Exercise objective
Repeat the whole listing below, word for word.

┌─ Data shown

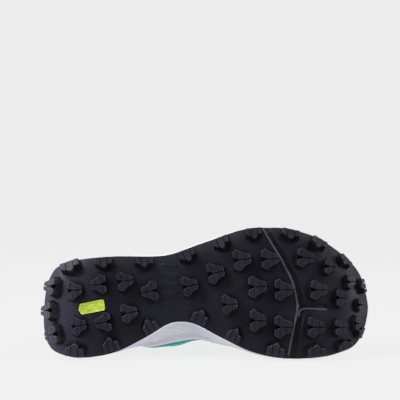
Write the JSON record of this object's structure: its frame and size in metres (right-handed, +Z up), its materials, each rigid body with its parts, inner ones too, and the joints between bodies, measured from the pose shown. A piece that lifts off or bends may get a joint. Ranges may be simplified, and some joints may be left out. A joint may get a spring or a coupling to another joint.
{
  "type": "trail running shoe",
  "caption": "Low trail running shoe for the right foot with a deeply lugged rubber sole, lying on its medial side.",
  "frame": {"origin": "on the floor under the middle of the bounding box of the shoe as it lies on its medial side", "axes": "+X from heel to toe, -Y out of the tread, +Z up from the floor towards the lateral side"},
  "size_m": [0.2828, 0.1254, 0.1124],
  "materials": {
    "tread_rubber": "dark violet-black rubber, satin",
    "badge": "lime insert, satin",
    "foam": "moulded white foam, matt",
    "mesh": "woven teal mesh",
    "film": "thin welded overlay film, satin",
    "padding": "soft knitted lining over foam",
    "lace": "flat woven lace"
  },
  "bodies": {
    "root": {"outsole": "tread_rubber", "sole_badge": "badge", "midsole": "foam", "upper": "mesh", "toe_cap": "film", "heel_counter": "film", "eyestay": "film", "tongue": "padding", "insole": "padding", "heel_loop": "film", "lace": "lace"}
  },
  "joints": []
}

└─

Result for this task
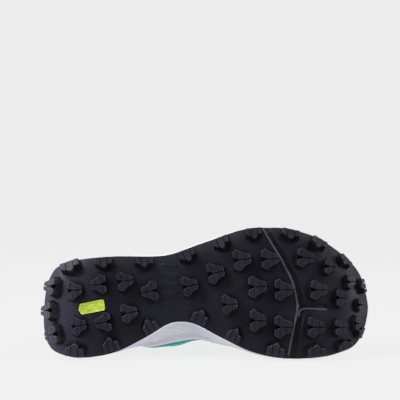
Write the JSON record of this object's structure: its frame and size in metres (right-handed, +Z up), its materials, each rigid body with its parts, inner ones too, and the joints between bodies, measured from the pose shown. A piece that lifts off or bends may get a joint. Ranges may be simplified, and some joints may be left out. A joint may get a spring or a coupling to another joint.
{
  "type": "trail running shoe",
  "caption": "Low trail running shoe for the right foot with a deeply lugged rubber sole, lying on its medial side.",
  "frame": {"origin": "on the floor under the middle of the bounding box of the shoe as it lies on its medial side", "axes": "+X from heel to toe, -Y out of the tread, +Z up from the floor towards the lateral side"},
  "size_m": [0.2828, 0.1254, 0.1124],
  "materials": {
    "tread_rubber": "dark violet-black rubber, satin",
    "badge": "lime insert, satin",
    "foam": "moulded white foam, matt",
    "mesh": "woven teal mesh",
    "film": "thin welded overlay film, satin",
    "padding": "soft knitted lining over foam",
    "lace": "flat woven lace"
  },
  "bodies": {
    "root": {"outsole": "tread_rubber", "sole_badge": "badge", "midsole": "foam", "upper": "mesh", "toe_cap": "film", "heel_counter": "film", "eyestay": "film", "tongue": "padding", "insole": "padding", "heel_loop": "film", "lace": "lace"}
  },
  "joints": []
}